The question and answer session, which came after about an hour of reading poems, is where Hall revealed to the audience small glimpses of who he is as a writer.

“Many of my poems these days touch upon old age,” Hall said when asked about his writing process. “They usually begin with an image, something you can hold onto and visit.

It is normal for me to have written anywhere from 70 to 80 drafts of a single poem.

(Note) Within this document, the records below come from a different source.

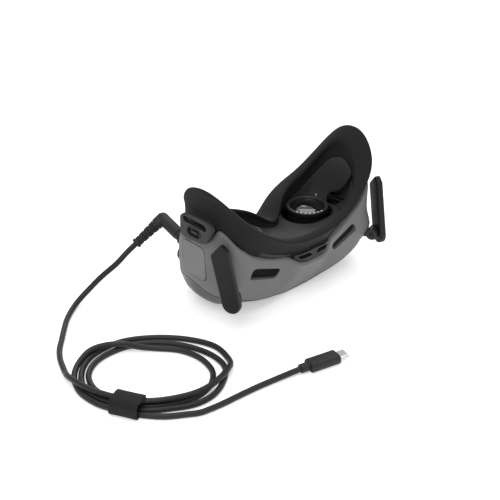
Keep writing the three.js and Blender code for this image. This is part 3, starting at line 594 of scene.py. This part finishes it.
# The three loops: angle in degrees and radius about COIL_CENTRE, and height of the cable's middle.
LOOPS = [
    (143, 55, 4.2), (154, 50.4, 6.1), (169, 44.4, 6.15), (189, 38.6, 6.15), (206, 36.2, 6.15),
    (225, 35.2, 6.15), (249, 35, 6.1), (274, 38, 6.1), (294, 41.5, 6.1), (310, 45, 6.1),
    (318, 47.2, 5.8), (327, 49.4, 4.0), (337, 50.5, 2.1), (357, 50, LAID), (380, 45.5, LAID),
    (410, 43, LAID), (439, 45, LAID), (459, 46, LAID), (475, 47, LAID), (492, 47, LAID),
    (513, 46.5, LAID), (529, 44.5, LAID), (548, 40.8, LAID), (566, 39.8, LAID), (585, 39.4, LAID),
    (606, 39.6, LAID), (628, 43, LAID), (649, 44.8, LAID), (676, 45.5, LAID), (691, 45.3, LAID),
    (710, 42, LAID), (738, 37.6, LAID), (770, 36.6, LAID), (802, 38, LAID), (834, 41.0, LAID),
    (858, 42.2, LAID), (880, 40.6, LAID), (900, 37.6, LAID), (915, 35.8, LAID), (926, 35.5, LAID),
    (946, 35.2, LAID), (969, 35.2, LAID), (994, 37.5, LAID), (1014, 38.2, LAID), (1027, 38, LAID),
    (1044, 37, LAID), (1070, 34, LAID), (1098, 31.4, LAID), (1130, 30, 2.1), (1150, 32, 3.6),
    (1164, 36.2, 6.0), (1178, 43.5, 6.2), (1190, 49, 5.2), (1205, 51.3, 2.5), (1221, 51.3, LAID),
    (1240, 50, LAID), (1260, 47, LAID), (1275, 44.6, LAID), (1286, 44, LAID), (1302, 44.6, LAID),
    (1318, 46.6, LAID), (1334, 49, LAID),
]
# From the loops along the table to the USB-C plug.
TAIL_ROUTE = [
    (-148, -88.4, LAID), (-140, -90, LAID), (-130, -91, LAID), (-117, -91.6, LAID),
    (-103, -92.6, 2.1), (-89, -94.4, 2.3), (-79, -96.2, 2.8), (-71, -97.9, 3.3),
    (-68, -98.5, 3.45),
]


def cable_points():
    turns = []
    for angle, radius, height in LOOPS:
        a = math.radians(angle)
        turns.append((COIL_CENTRE.x + radius * math.cos(a), COIL_CENTRE.y + radius * math.sin(a),
                      height))
    return catmull(LEAD_ROUTE + turns + TAIL_ROUTE, 8)


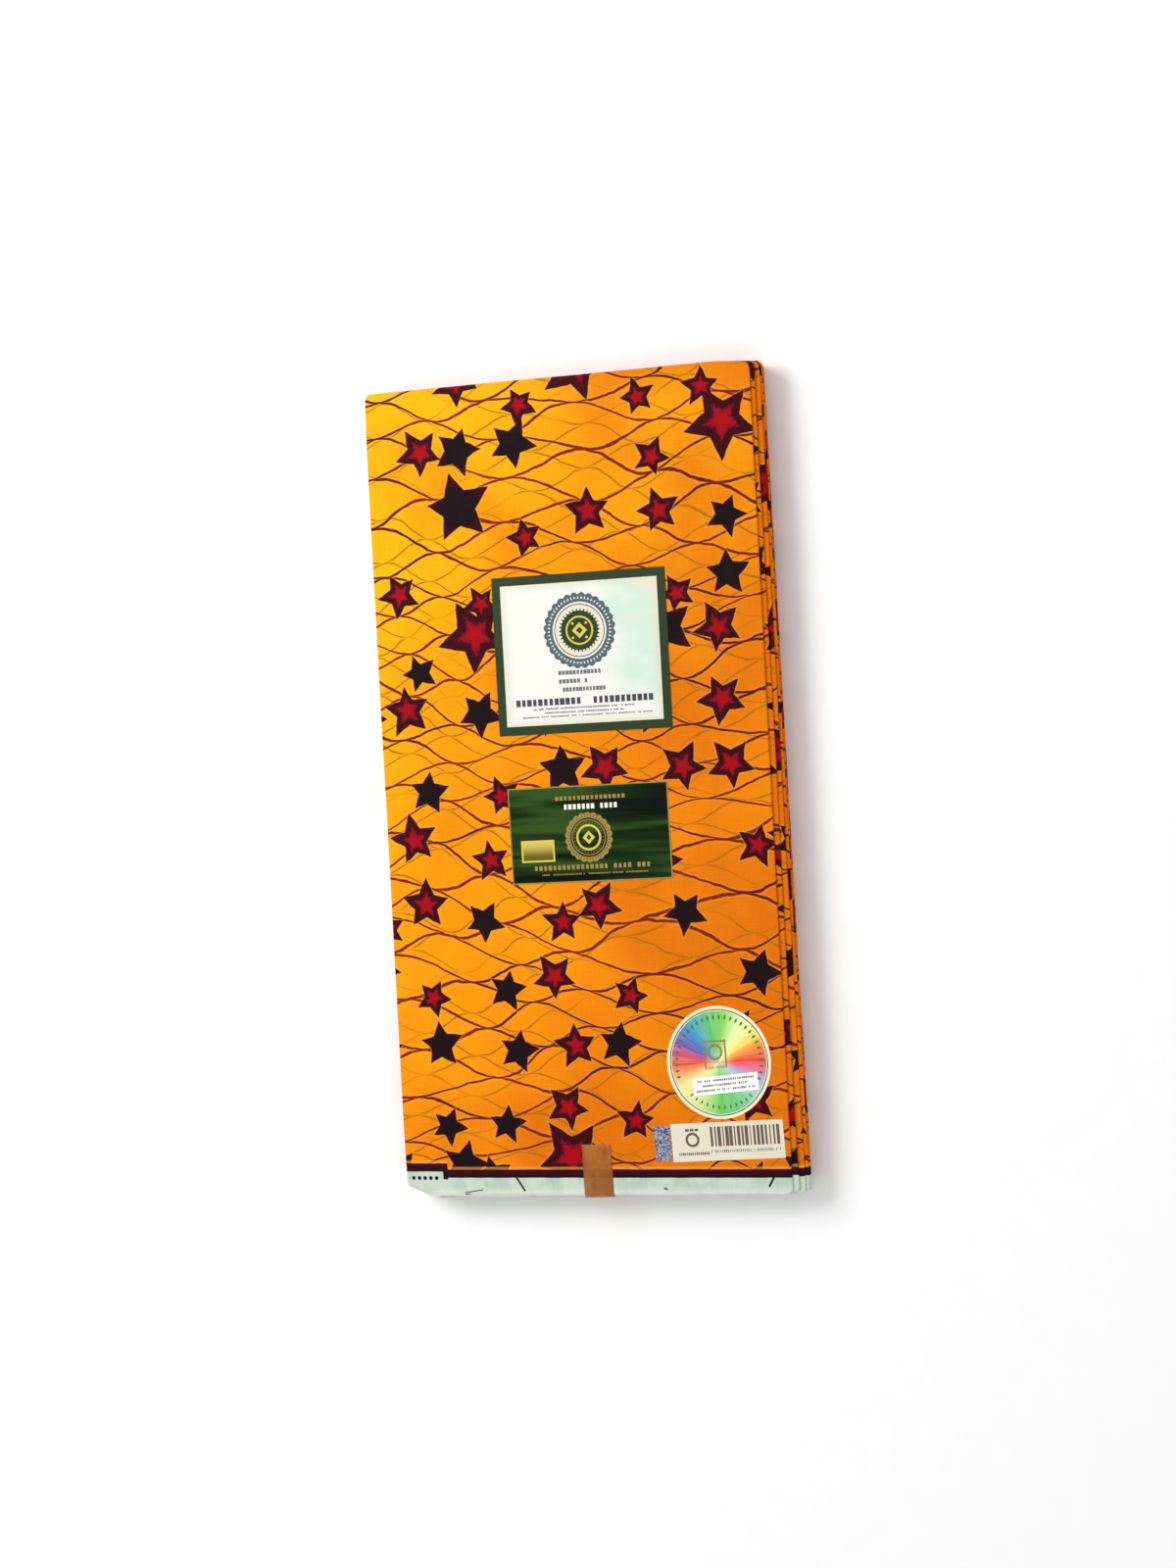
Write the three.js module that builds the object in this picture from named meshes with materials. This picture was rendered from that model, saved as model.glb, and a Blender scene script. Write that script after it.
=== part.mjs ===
// Twelve yards of wax print cotton, folded for the shop and lying flat.
//
// The cloth is folded once along its length and then laid to and fro in laps, each a third of a
// yard wide. X runs across a lap and Y along the folded width, from the selvedges at the near end
// (-Y) to the long fold at the far end (+Y). Z is up and the stack stands on Z = 0. Each lap that
// shows is a wall of its own, the hidden laps share one solid that is layered at its edges, and
// the labels and the tape lie on the top lap's own points, moved out.

import { Box3, BufferGeometry, Float32BufferAttribute, Group, MathUtils, Mesh } from "three";
import { MeshStandardMaterial, Vector3 } from "three";

// Driving dimensions in millimetres
const yard = 914.4;
const clothLength = 12 * yard;
const clothWidth = 1220;
const lapWidth = yard / 3;
const stackHeight = 28;
const wall = 1;
const gap = 0.35;
const turnedEnd = 30;
const labelThickness = 0.5;
const tapeThickness = 0.5;

// Sizes worked out from them
const foldedWidth = clothWidth / 2;
const pitch = wall + gap;
const topLapCount = 6;
const bottomLapCount = 2;
const hiddenLayerCount = (clothLength / lapWidth - topLapCount - bottomLapCount) / 2;
const left = -lapWidth / 2;
const right = lapWidth / 2;
const near = -foldedWidth / 2;
const far = foldedWidth / 2;

// How far each fold at the right stands out past the top lap's, at the far and the near end, how
// far its folds at the left lie in, and how far its near end is drawn back
const lapTable = {
  top: { outFar: 0, outNear: 0, leftIn: 0, drawnBack: 3.2 },
  second: { outFar: 3.3, outNear: 4.4, leftIn: 0.5, drawnBack: 0.6 },
  third: { outFar: 6.5, outNear: 8.8, leftIn: -0.4, drawnBack: 0 },
  bottom: { outFar: 1.6, outNear: 3.8, leftIn: 1.2, drawnBack: 1.4 },
};

// The hidden laps' reach past the top lap's outline, at shares of their height from the bottom up
const reachTable = [
  { share: 0, rightFar: 1.9, rightNear: 4.4, left: -1.1, near: -1.5, far: -1.4 },
  { share: 0.25, rightFar: 4.4, rightNear: 7.4, left: 0.2, near: -0.4, far: -0.2 },
  { share: 0.55, rightFar: 6.6, rightNear: 10.4, left: -0.5, near: 0.2, far: 0.4 },
  { share: 0.85, rightFar: 8.2, rightNear: 12.2, left: 0.6, near: -0.2, far: 0.6 },
  { share: 1, rightFar: 8, rightNear: 11.8, left: 0.1, near: -0.6, far: 0 },
];
const grooveDepth = 0.7;
const layerWander = 0.45;

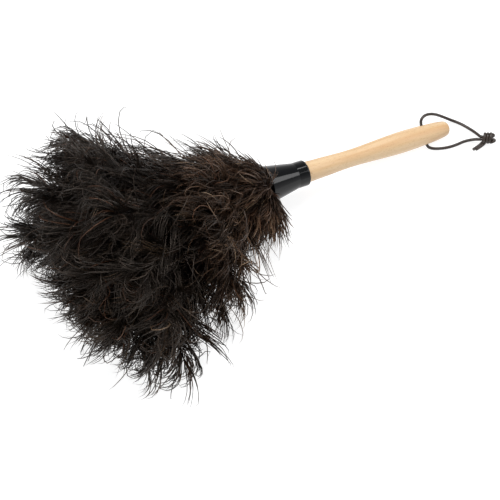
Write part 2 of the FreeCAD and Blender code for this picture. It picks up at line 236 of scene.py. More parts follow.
@dataclass(frozen=True)
class LacqueredBeech(Finish):
    """Steamed beech, turned, sanded and lacquered.

    It is pale and creamy, with soft growth bands along the grain, the short dark flecks of its
    rays, and a thin satin lacquer over fine pores.
    """

    name: str = "lacquered_beech"
    tilt: float = 0.0
    pale: str = "#d3b68f"
    band: str = "#c49d70"
    fleck: str = "#a3764c"
    band_size: tuple[float, float, float] = (120.0, 5.0, 14.0)
    fleck_size: tuple[float, float, float] = (3.2, 0.42, 0.42)
    pore_size: tuple[float, float, float] = (1.6, 0.16, 0.16)

    def dress(self, tree: bpy.types.NodeTree, shader: bpy.types.Node) -> None:
        """Bands, ray flecks and pores, all run along the handle's axis.

        Args:
            tree: the material's node tree.
            shader: its surface shader.
        """
        place = add(tree, "TexCoord").outputs["Object"]
        grain = add(tree, "Mapping", {"Vector": place, "Rotation": (0, -self.tilt, 0)}).outputs[0]
        fields = []
        for size, detail in ((self.band_size, 3.0), (self.fleck_size, 0.5), (self.pore_size, 1.0)):
            scaled = add(tree, "Mapping", {"Vector": grain, "Scale": per_mm(*size)}).outputs[0]
            noise = add(tree, "TexNoise", {"Vector": scaled, "Scale": 1.0, "Detail": detail})
            fields.append(noise.outputs[0])
        bands = add(tree, "ValToRGB", {"Fac": fields[0]}, [(0.36, self.pale), (0.66, self.band)])
        flecks = add(tree, "MapRange", {"Value": fields[1], "From Min": 0.66, "From Max": 0.74,
                                        "To Max": 0.6})
        # A Mix node's colours are its inputs 6 and 7, and its output 2.
        flecked = add(tree, "Mix", {0: flecks.outputs[0], 6: bands.outputs[0],
                                    7: colour(self.fleck)}, data_type="RGBA")
        pores = add(tree, "Bump", {"Height": fields[2], "Strength": 0.12, "Distance": 0.05 * MM})
        fill(tree, shader, {"Base Color": flecked.outputs[2], "Normal": pores.outputs[0],
                            "Roughness": 0.42, "Coat Weight": 0.25, "Coat Roughness": 0.22})


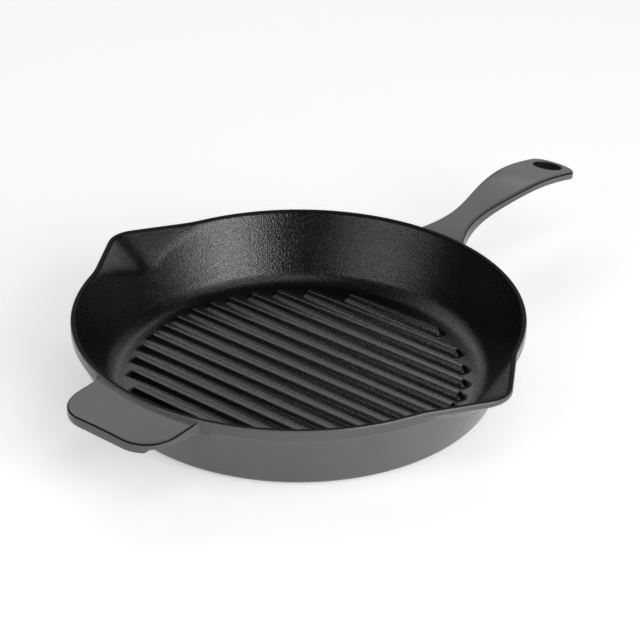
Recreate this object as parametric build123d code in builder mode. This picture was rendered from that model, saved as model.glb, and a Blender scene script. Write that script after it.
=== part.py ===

I am also probably the only writer in the country who doesn’t use a computer.”

When one member of the audience asked how growing old has changed his perspective on poetry being written now, Hall honestly replied, “As you get older, you get further out of touch with the young.

I feel quite detached with what is happening concerning poetry at the moment.
I no longer feel the influence of another poet.”

Hall smiled as he was granted a standing ovation, and he promised to answer more questions one-on-one as he signed and sold his works.

Aside from his fifteen books of poetry, Donald Hall has also written several collections of essays, plays and children’s books, most notably Ox-Cart Man, which received the Caldecott Medal.

Hall has also written two memoirs, his latest being, “Unpacking the Boxes: A Memoir of a Life in Poetry,” which was published in 2008.

Donald Hall was born in Hamden, Connecticut and was an only child.

He earned his bachelors degree from Harvard in 1951 and his master in literature from Oxford in 1953.

His writing began in his early life and he continues to write even today at age 81.